Hyper self awareness becomes an obsession with the worst parts of yourself when being better = being less worse, not being much better. Maybe it’s the background in sports, where the rigour of the game requires you to fix your weak foot, your heading, your poor drive phase, your speed endurance. Maybe it’s school, where having a weakness means a lower GPA or sliding down the rankings. Whatever it is, that’s how I’ve always been, I don’t know why, but if it seems to work, then why change it.


When you go too far into your own head, self-awareness can slip into self-loathing before you even realize. Knowing why you do something becomes much more complicated. Is it because it’s what you want to do? Is it because you feel like you should do it? Is it because that’s what you feel lies in between the person you are and the person you want to be? If I buy these clothes, walk a certain way, fix my accent, listen to this type of music, will I finally become the ideal, aesthetic version of myself. The one on the Pinterest board, the vision board. The “perfect” one. What happens when the implications become a little harder to visualize. When life gets too complicated for one outcome to be guaranteed. The constant thinking inevitably leads to scrutiny, overanalyzing every detail. Speculating on what exactly will happen. It’s a slippery slope, because examining the implications of our actions, as people who interact with others, becomes a process of thought where we extend our minds beyond ourselves, becoming the person who reacts, an outsider. No longer are we primarily concerned with what our actions mean for us. Or maybe we still are, but more concerned about what our actions mean for how we are perceived. We stretch our minds to become the person who may laugh at the joke we tell, or sit stone faced. We become the acquaintance who, with just a little push, may become a friend, or who backs up, closes off, and a wave shrinks to a head nod, and then to nothing at all. We become the job, or the internship, that accepts us, or an all too familiar “We regret to inform you…” When you get too fa into your own head, you stumble upon a winding road that takes you to someone else. More accurately, though, the winding road takes us to an illusion. Imagine walking in the desert that is your own mind. When you walk for too long without taking a break, getting a sip of water, you start to hallucinate. See things that aren’t there, come up with conclusions entirely separate from reality. It’s not real.

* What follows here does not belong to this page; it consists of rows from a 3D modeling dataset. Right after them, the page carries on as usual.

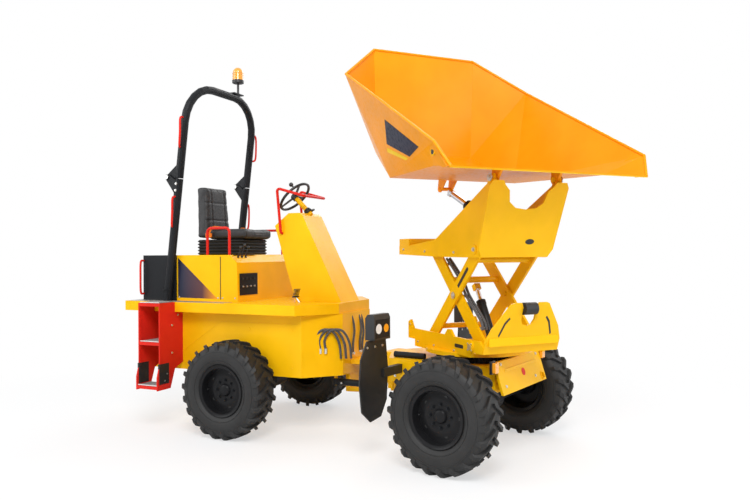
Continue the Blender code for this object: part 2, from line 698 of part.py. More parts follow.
def clevis(name, parent, place, ear):
    """Two ears and the pin that a cylinder's knuckle turns on."""
    x, z = place
    pin = rod((x, -CYL_EAR[1] - 0.004, z), (x, CYL_EAR[1] + 0.004, z), CYL_PIN_R, 16)
    tools = [add(name + "_pin", pin, parent)]
    for label, side in (("right", -1), ("left", 1)):
        tools.append(add(name + "_ear_" + label, prism(ear, *span(side, *CYL_EAR), "XZ"), parent))
    return tools


def arm_outline(x0, x1, h):
    return arc(x1, 0.0, h / 2, -90, 90, 6) + arc(x0, 0.0, h / 2, 90, 270, 6)


def make_inner_arms(line):
    """Local X runs from the upper rear end at -ARM_L to the lower front pin at 0."""
    plates = []
    for label, s in (("right", -1), ("left", 1)):
        lo, hi = s * INNER_Y - ARM_T / 2, s * INNER_Y + ARM_T / 2
        plates.append(prism(arm_outline(-ARM_L, 0.0, ARM_H), lo, hi, "XZ"))
    arms = add("inner_arms", plates[0], line, "paint")
    tools = [add("inner_plate_left", plates[1], line)]
    reach = INNER_Y
    eye = -ARM_L * LIFT_EYE
    for label, x, r in (("foot", 0.0, 0.034), ("eye", eye, 0.026)):
        tools.append(add("inner_tube_" + label, rod((x, -reach, 0), (x, reach, 0), r, 16), line))
    for label, s in (("right", -1), ("left", 1)):
        lo, hi = span(s, INNER_Y, UPPER_Y - UPPER_T / 2 - RUN)
        tools.append(add("inner_slide_" + label, rod((-ARM_L, lo, 0), (-ARM_L, hi, 0), ARM_PIN_R, 16), line))
    holes = [add("inner_pin_hole", rod((0, -0.3, 0), (0, 0.3, 0), ARM_PIN_R + 0.001, 20), line),
             add("inner_mid_hole", rod((-ARM_L / 2, -0.3, 0), (-ARM_L / 2, 0.3, 0), ARM_PIN_R + 0.001, 20),
                 line)]
    join(arms, *tools)
    return smooth(cut(arms, *holes), 30)


def make_outer_arms(line):
    """Local X runs from the lower rear end at -ARM_L / 2 to the upper front pin."""
    half = ARM_L / 2
    plates = []
    for s in (-1, 1):
        lo, hi = s * OUTER_Y - ARM_T / 2, s * OUTER_Y + ARM_T / 2
        plates.append(prism(arm_outline(-half, half, ARM_H), lo, hi, "XZ"))
    arms = add("outer_arms", plates[0], line, "paint")
    tools = [add("outer_plate_left", plates[1], line)]
    reach = OUTER_Y
    for label, x, r in (("low", -0.38, 0.022), ("high", 0.40, 0.024)):
        tools.append(add("outer_tube_" + label, rod((x, -reach, 0), (x, reach, 0), r, 16), line))
    for label, s in (("right", -1), ("left", 1)):
        lo, hi = span(s, INNER_Y - ARM_T / 2 - 0.012, OUTER_Y + ARM_T / 2 + 0.004)
        tools.append(add("mid_pin_" + label, rod((0, lo, 0), (0, hi, 0), ARM_PIN_R, 16), line))
        lo, hi = span(s, OUTER_Y, RAIL_W / 2 - RAIL_T - 0.007)
        tools.append(add("outer_slide_" + label, rod((-half, lo, 0), (-half, hi, 0), ARM_PIN_R, 16), line))
    hole = add("outer_pin_hole", rod((half, -0.3, 0), (half, 0.3, 0), ARM_PIN_R + 0.001, 20), line)
    join(arms, *tools)
    return smooth(cut(arms, hole), 30)


def make_upper_frame(head):
    """Origin on the outer arms' upper pin; X forward."""
    half = UPPER_Y + UPPER_T / 2
    hx, hz = HINGE_DX, HINGE_DZ
    low = -0.062
    toe = ARM_H / 2 + 0.028
    lean = (hx + 0.047 - toe) / (hz - 0.055 - low)
    side = [(-1.27, -0.035), (-1.27, 0.04), (-1.04, 0.045), (-0.60, 0.085), (hx - 0.055, hz - 0.04),
            (hx - 0.03, hz + 0.025), (hx + 0.027, hz + 0.025), (hx + 0.047, hz - 0.055), (toe, low),
            (-0.60, low + 0.007)]
    body = add("upper_frame", prism(side, *span(-1, half - UPPER_T, half), "XZ"), head, "paint")
    tools = [add("upper_plate_left", prism(side, *span(1, half - UPPER_T, half), "XZ"), head)]
    wide = half + 0.035
    ear = 0.215
    shape_half = [(half - 0.002, low + 0.002), (wide, 0.0), (wide + 0.015, 0.45), (wide - 0.01, 0.488),
                  (ear + 0.02, 0.488), (ear, 0.458), (0.17, 0.42), (0.15, 0.34), (0.09, 0.30)]
    shape = shape_half + [(0.0, 0.29)] + [(-y, z) for y, z in reversed(shape_half)]
    plate = prism(shape, 0.0, 0.02, "YZ")
    for vert in plate.verts:
        vert.co.x += toe - 0.008 + (vert.co.z - low) * lean
    tools.append(add("upper_front_plate", plate, head))
    pin = rod((0, -half + 0.004, 0), (0, half - 0.004, 0), ARM_PIN_R, 20)
    tools.append(add("upper_arm_pin", pin, head))
    rest = block(-1.269, -1.08, -half + 0.002, half - 0.002, -0.036, REST_TOP)
    tools.append(add("rest_block", rest, head))
    for label, s in (("right", -1), ("left", 1)):
        lo, hi = span(s, half - UPPER_T - 0.03, UPPER_Y)
        z0 = ARM_PIN_R + SLIDE_GAP
        tools.append(add("upper_ledge_" + label, block(-1.085, -0.62, lo, hi, z0, z0 + 0.02), head))
        lo, hi = span(s, UPPER_Y - 0.047, half + 0.012)
        tools.append(add("hinge_pin_" + label, rod((hx, lo, hz), (hx, hi, hz), HINGE_R, 20), head))
    cross_z = ARM_H / 2 + RUN
    cross = block(-0.03, toe + 0.05, -half + 0.005, half - 0.005, cross_z, cross_z + 0.018)
    tools.append(add("tip_cross", cross, head))
    fx, fz = TIP_FOOT
    ear = [(fx - 0.025, cross_z + 0.008), (fx + 0.07, cross_z + 0.008), (fx + 0.07, cross_z + 0.04),
           (fx + 0.03, fz + 0.03), (fx - 0.025, fz + 0.03)]
    return join(body, *tools, *clevis("tip", head, TIP_FOOT, ear))


# ---------------------------------------------------------------- skip
# Outside of the skip when level, from its hinge: X, half width, Z.
SKIP_LIP = (0.30, 0.833, 0.170)
SKIP_RIM = (
    (0.14, 0.905, 0.277),
    (-1.55, 0.925, 0.277),
    (-1.98, 0.524, 0.429),
)
SKIP_FLOOR = (
    (-0.04, 0.760, 0.045),
    (-0.93, 0.620, -0.400),
    (-1.55, 0.500, -0.405),
)
REST_TOP = HINGE_DZ - 0.405 - RUN


def make_skip(tip):
    bm = bmesh.new()

    def both(points):
        return [[bm.verts.new((x, s * y, z)) for x, y, z in points] for s in (-1, 1)]

    lips = both([SKIP_LIP])
    rims = both(SKIP_RIM)
    floors = both(SKIP_FLOOR)
    for (lip,), (front, corner, rear), (f0, f1, f2) in zip(lips, rims, floors):
        for face in ((lip, front, f0), (front, f1, f0), (front, corner, f1), (corner, f2, f1),
                     (corner, rear, f2)):
            bm.faces.new(face)
    right, left = floors
    for i in (0, 1):
        bm.faces.new([right[i], left[i], left[i + 1], right[i + 1]])
    bm.faces.new([lips[0][0], lips[1][0], left[0], right[0]])
    bm.faces.new([right[2], left[2], rims[1][2], rims[0][2]])
    skin = add("skip", bm, tip, "paint")
    plate = skin.modifiers.new("plate", "SOLIDIFY")
    plate.thickness = SKIP_T
    plate.offset = -1.0
    plate.use_even_offset = True
    tools = []
    holes = []
    lug = [(0.055, 0.0835), (-0.055, 0.0405)] + arc(0.0, 0.0, 0.036, 200, 340, 6)
    ex, ez = TIP_EYE
    z_in = SKIP_FLOOR[1][2] + SKIP_T / 2 - 0.002
    eye_lug = [(ex + 0.07, z_in), (ex - 0.07, z_in)] + arc(ex, ez, 0.030, 200, 340, 5)
    for label, s in (("right", -1), ("left", 1)):
        lo, hi = span(s, UPPER_Y - UPPER_T / 2 - RUN - 0.018, UPPER_Y - UPPER_T / 2 - RUN)
        tools.append(add("skip_lug_" + label, prism(lug, lo, hi, "XZ"), tip))
        bore = rod((0, lo - 0.01, 0), (0, hi + 0.01, 0), HINGE_R + 0.001, 20)
        holes.append(add("skip_lug_hole_" + label, bore, tip))
        tools.append(add("skip_eye_lug_" + label, prism(eye_lug, *span(s, *CYL_EAR), "XZ"), tip))
    pin = rod((ex, -CYL_EAR[1] - 0.004, ez), (ex, CYL_EAR[1] + 0.004, ez), CYL_PIN_R, 16)
    tools.append(add("skip_eye_pin", pin, tip))
    return cut(join(skin, *tools), *holes)


# ---------------------------------------------------------------- cylinders
def make_cylinder(name, parent, foot, eye):
    """Barrel hinged at its foot and rod sliding in it, in the XZ plane of parent."""
    length, bore, stem, inner_end, shy = CYLINDERS[name]
    dx, dz = eye[0] - foot[0], eye[1] - foot[1]
    turn = -math.degrees(math.atan2(dz, dx))
    place = frame(name + "_foot", parent, (foot[0], 0.0, foot[1]), "Y", turn)
    shoulder, bottom = 0.045, 0.10
    section = [(shoulder, bore), (length, bore), (length, stem + 0.001), (bottom, stem + 0.001),
               (bottom, 0.0),
               (shoulder, 0.0)]
    body = lathe(section, 20)
    bmesh.ops.rotate(body, verts=body.verts, cent=(0, 0, 0), matrix=Matrix.Rotation(-math.pi / 2, 3, "Z"))
    shell = add(name + "_barrel", body, place, "charcoal")
    half = CYL_HALF
    knuckle = rod((0, -half, 0), (0, half, 0), 0.030, 16)
    neck = block(0.0, shoulder + 0.01, -half + 0.002, half - 0.002, -0.02, 0.02)
    hole = rod((0, -half - 0.01, 0), (0, half + 0.01, 0), CYL_PIN_R + 0.001, 16)
    join(shell, add(name + "_knuckle", knuckle, place), add(name + "_neck", neck, place))
    smooth(cut(shell, add(name + "_hole", hole, place)))
    end = math.hypot(dx, dz) - shy
    piston = add(name + "_rod", rod((inner_end, 0, 0), (end - 0.03, 0, 0), stem, 16), place, "chrome")
    head = block(end - 0.05, end, -0.026, 0.026, -0.024, 0.024)
    smooth(join(piston, add(name + "_head", head, place)))


# ---------------------------------------------------------------- assembly
def centre_on_floor(root):
    """Put the origin at the middle of the machine's own box, on the floor."""
    bpy.context.view_layer.update()
    graph = bpy.context.evaluated_depsgraph_get()
    low = Vector((math.inf, math.inf))
    high = -low
    for obj in bpy.data.objects:
        if obj.type != "MESH" or obj.hide_render:
            continue
        for vert in obj.evaluated_get(graph).data.vertices:
            place = (obj.matrix_world @ vert.co).to_2d()
            low = Vector(map(min, low, place))
            high = Vector(map(max, high, place))
    middle = (low + high) / 2
    root.location = (-middle.x, -middle.y, 0.0)


def main():
    clear_scene()
    rear = frame("rear_frame")
    make_rear_chassis(rear)
    make_deck(rear)
    make_engine(rear)
    make_seat_box(rear)
    make_rops_base(rear)
    _, fold = make_rops_hoop(rear)
    make_beacon(fold)
    make_seat(rear)
    make_console(rear)
    make_steering_wheel(rear)
    make_guard_rail(rear)
    make_seat_rails(rear)
    make_ladders(rear)
    make_axle("rear_axle", rear, -AXLE_X, BODY_Z0, 0.38)
    make_wheel("rear_right", -1, rear, -AXLE_X)
    make_wheel("rear_left", 1, rear, -AXLE_X)

    front = frame("artic_axis", rear, (0, 0, 0), "Z", ARTIC)
    make_pivot_block(front)
    roll = frame("roll_axis", front, (0.0, 0.0, PIVOT_Z))
    make_front_chassis(roll)
    make_mudguards(roll)
    make_slew_ring(roll)
    level = frame("front_level", roll, (0.0, 0.0, -PIVOT_Z))
    make_axle("front_axle", level, AXLE_X, FRAME_Z0, FRAME_W / 2 - 0.025)
    make_wheel("front_right", -1, level, AXLE_X)
    make_wheel("front_left", 1, level, AXLE_X)

    swivel = frame("swivel_axis", level, (SLEW_X, 0.0, 0.0), "Z", SWIVEL)
    make_table(swivel)
    lift = frame("lift_axis", swivel, (ARM_PIN_X, 0.0, ARM_PIN_Z), "Y", LIFT)
    make_inner_arms(lift)
    cross = frame("cross_axis", lift, (-ARM_L / 2, 0.0, 0.0), "Y", -2 * LIFT)
    make_outer_arms(cross)
    head = frame("head_axis", cross, (ARM_L / 2, 0.0, 0.0), "Y", LIFT)
    make_upper_frame(head)
    tip = frame("tip_axis", head, (HINGE_DX, 0.0, HINGE_DZ), "Y", TIP)
    make_skip(tip)

    arm = Vector((-ARM_L * LIFT_EYE, 0.0, 0.0))
    arm.rotate(Matrix.Rotation(math.radians(LIFT), 3, "Y"))
    make_cylinder("lift", swivel, LIFT_FOOT, (ARM_PIN_X + arm.x, ARM_PIN_Z + arm.z))
    eye = Vector((TIP_EYE[0], 0.0, TIP_EYE[1]))
    eye.rotate(Matrix.Rotation(math.radians(TIP), 3, "Y"))
    make_cylinder("tip", head, TIP_FOOT, (HINGE_DX + eye.x, HINGE_DZ + eye.z))
    flat = frame("steer_plane", rear, (0.0, 0.0, STEER_Z), "X", -90.0)
    eye = Vector((*STEER_EYE, 0.0))
    eye.rotate(Matrix.Rotation(math.radians(ARTIC), 3, "Z"))
    make_cylinder("steer", flat, STEER_FOOT, (eye.x, eye.y))
    centre_on_floor(rear)


main()
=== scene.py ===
"""Looks of the site dumper: finishes, tyres, seat, small fittings, light and camera."""
import json
import math

import bmesh
import bpy
from mathutils import Matrix, Vector


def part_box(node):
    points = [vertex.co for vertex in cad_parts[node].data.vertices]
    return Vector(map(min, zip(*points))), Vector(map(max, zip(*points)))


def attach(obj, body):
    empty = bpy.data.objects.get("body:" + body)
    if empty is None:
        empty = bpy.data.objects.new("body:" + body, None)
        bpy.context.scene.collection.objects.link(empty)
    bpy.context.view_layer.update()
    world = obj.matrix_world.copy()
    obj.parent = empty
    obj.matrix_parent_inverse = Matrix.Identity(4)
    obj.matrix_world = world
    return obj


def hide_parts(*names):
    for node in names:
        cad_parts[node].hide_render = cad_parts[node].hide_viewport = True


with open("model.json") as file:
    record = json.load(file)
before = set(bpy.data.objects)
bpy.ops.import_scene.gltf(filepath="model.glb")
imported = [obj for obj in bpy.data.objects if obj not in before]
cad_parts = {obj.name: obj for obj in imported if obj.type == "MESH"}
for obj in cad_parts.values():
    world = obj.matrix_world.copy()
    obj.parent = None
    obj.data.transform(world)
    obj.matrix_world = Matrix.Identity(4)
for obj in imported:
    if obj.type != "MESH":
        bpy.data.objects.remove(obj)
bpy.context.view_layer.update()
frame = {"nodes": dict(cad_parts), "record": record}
RECORD = frame["record"]
JOINTS = {j["name"]: j for j in RECORD["behaviour"]["joints"]}

SIDES = (("right", -1), ("left", 1))

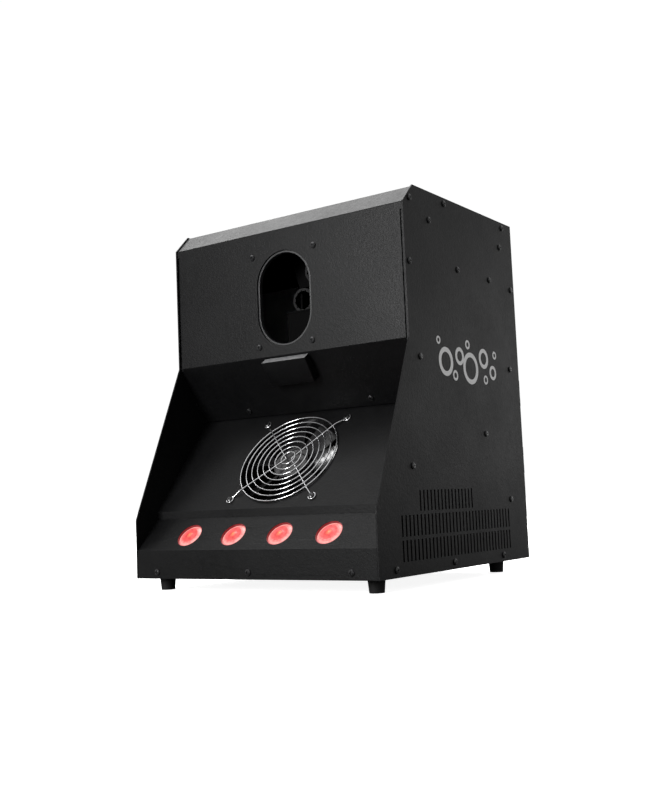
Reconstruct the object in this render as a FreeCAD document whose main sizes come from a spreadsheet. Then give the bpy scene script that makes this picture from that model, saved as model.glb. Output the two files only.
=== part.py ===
import FreeCAD, Part
import math
import os
import re
import Sketcher

# Fog and bubble machine in a steel case, millimetres.
# Row frame: +X right, +Y to the rear, +Z up, origin under the middle of the whole machine.
# Sizes inside the file are written in case coordinates: x from the middle, y from the front
# edges of the side panels, z from the bottom edge of the side panels.

Vector = FreeCAD.Vector
Rotation = FreeCAD.Rotation

doc = FreeCAD.newDocument("fog_bubble_machine")
sizes = doc.addObject("Spreadsheet::Sheet", "sizes")

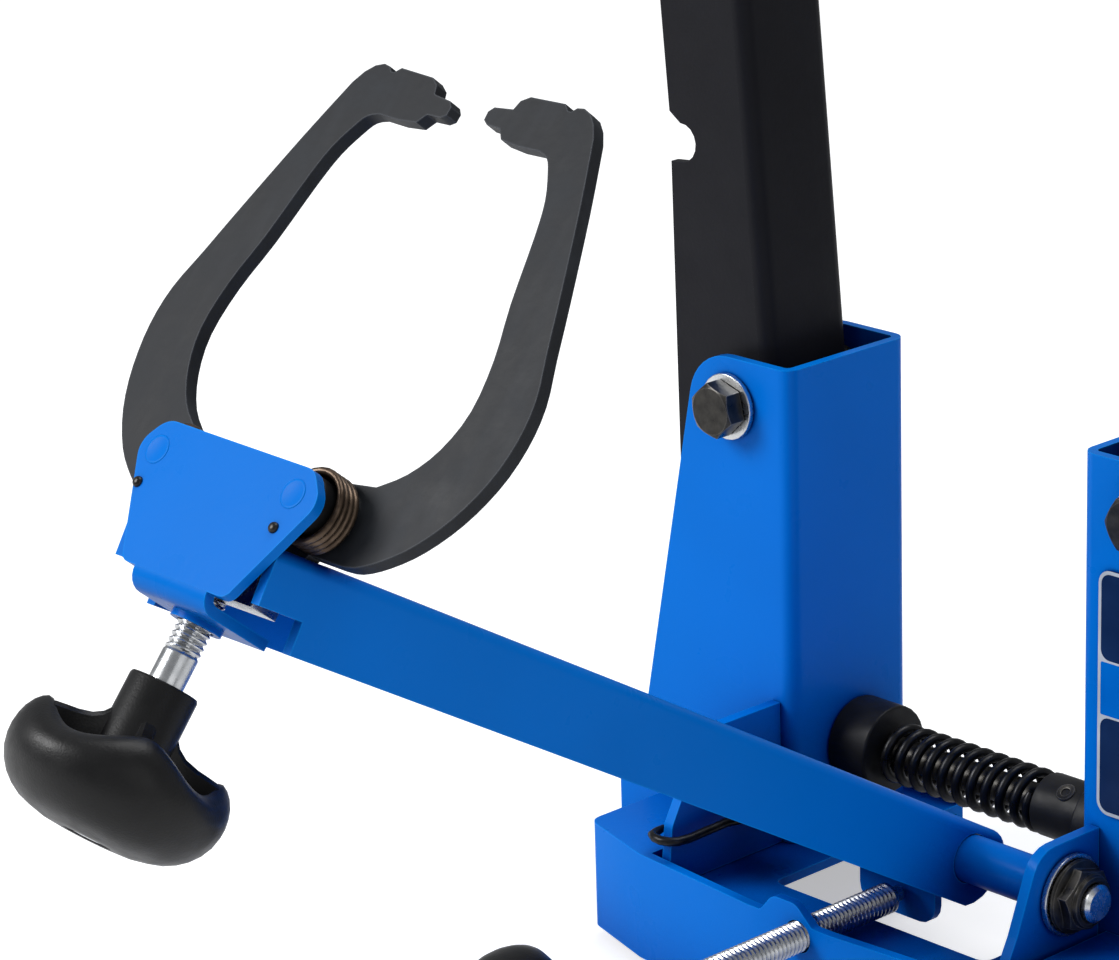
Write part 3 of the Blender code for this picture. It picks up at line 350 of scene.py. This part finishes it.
SCREW_POINT = HEAD + CALIPER_OUT * 0.002
HOUSING_FRONT = 0.0145         # front plate's face, ahead of the calipers' middle
CALIPER_HALF_THICK = 0.0018
CALIPER_PIVOT = (0.0225, 0.033)
CALIPER_KNOB_REACH = 0.0472
HINGE_X = 0.0684               # upright hinge bolts
HINGE_Z = 0.1393
BRACKET_FACE = 0.0220          # outer faces of the brackets' flanges, from the middle
PIVOT_END = 0.0572             # pivot bolt's head and nut start here
STUD_R = 0.00397
PITCH = 0.001411               # thread pitch of the studs and bolts
ROD_PITCH = 0.0015
BRACKET_IN = 0.0478            # inner faces of the brackets' webs
BUSH_DEPTH = 0.0128
COLLAR_IN = 0.0185
HINGE_FLATS = 0.0127           # across the flats of heads and nuts
PIVOT_FLATS = 0.0143
LABEL_FACE = -0.0229
SIDES = ((-1, "left"), (1, "right"))


def along(origin, axis):
    """Placement whose local z runs along the axis."""
    matrix = Vector(axis).to_track_quat("Z", "Y").to_matrix().to_4x4()
    matrix.translation = Vector(origin)
    return matrix


def head_point(x, rise, out):
    """A point of the caliper head: across, up the screw's axis, and ahead of the calipers."""
    return HEAD + Vector((x, 0, 0)) + SCREW_AXIS * rise + CALIPER_OUT * out


# ---------------------------------------------------------------- modelling helpers
def piece(name, shape, material, body, *nodes, degrees=40, bevel=0.0):
    """Finish a bmesh, made round the working origin, as a piece that rides on a body."""
    bmesh.ops.translate(shape, verts=shape.verts, vec=MIDDLE)
    bmesh.ops.recalc_face_normals(shape, faces=shape.faces)
    mesh = bpy.data.meshes.new(name)
    shape.to_mesh(mesh)
    shape.free()
    for polygon in mesh.polygons:
        polygon.use_smooth = True
    mesh.set_sharp_from_angle(angle=radians(degrees))
    obj = bpy.data.objects.new(name, mesh)
    bpy.context.scene.collection.objects.link(obj)
    paint(obj, material)
    if bevel:
        edge = obj.modifiers.new("Edges", "BEVEL")
        edge.width = bevel
        edge.segments = 2
        edge.limit_method = "ANGLE"
        edge.angle_limit = EDGE_ANGLE
    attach(obj, body)
    if nodes:
        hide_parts(*nodes)
    return obj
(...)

It’s easy to step back and say that we’ll never know what someone else is thinking. That may be true, but we’re all guilty of trying, aren’t we? It’s natural, maybe even normal. It’s a good thing to care about how our existence affects others. That just means you have empathy, a concept of existing not only for yourself, but also for others.


When we go too far into our own head, we begin to put an unnecessary pressure on ourselves, trying to become the person that gets the best reaction out of those around us. Pulled in so many different directions, trying to decide which aspect of ourselves needs removal, suppression, erasure in order to satisfy whatever social desires we may have. Even now, as I write this, I’m torn about publishing it, concerning myself with how what I write reflects me, and what that might mean for how I’m perceived. But I think it’s even more important to try to fight this force, this nagging voice in the back of your head lying to you about what you are, and what you will become. When we listen to all the noise, a clear voice is nowjere to be found. When we try to go in every direction, we end up staying in the same place.


For me, when it’s time to apply for something, usually the second, or even first thought I have is, I’m not the right candidate, there’s someone better. When it’s time to answer a question, what if I’m wrong? When its time to enjoy myself, what if I look uncoordinated, or dumb, or any other adjective that separates my reality from the ideal version of me. That’s the problem, though, and I think that’s probably my greatest battle. I’ve learned a lot about myself during my first semester at college, and one of those lessons is that I have a terrible habit of talking myself down. Underestimating myself, telling myself that I’m not enough, or close, but not quite there yet. I try to be humble, but humility, when mixed with an obsession over every detail of every action I take, becomes an ecuse to count myself out. I wrote in my journal a couple months ago, the only thing standing between me and my fullest potential is my own perception of myself. If I really went for what I wanted, unconcerned, or at least giving very little importance to what anyone else may think, who knows where I could be. If I had just started that sports channel. If I had just gone to that party. if I had just reached out earlier to that person.


There it is again, though, the fixation on the negative. That's why I’m trying to make a change, and hopefully help someone who may be feeling the same way in the process.

I don’t really do New Years Resolutions, but I do make promises to myself that I sometimes struggle to keep. Maybe putting it here will help me stay consistent. My biggest promise is that I stop focusing on what I see as ‘bad’ about myself. Sure, it’s great to be good, but if the only reason you think a part of you is bad is that someone says it is, or you think someone else believes it is, how bad can it be? This isn’t a promise to stop becoming better. I still want to be the best version of myself, but on my own terms. The only way I can become the best version of myself, is blocking out the noise trusting myself to decide for myself. No longer will it be that I let what I believe other people think stall me. Hopefully you can do the same. Why let your mind run wild when you could take a deep breath, let go of what you can’t control, and try to control what you can.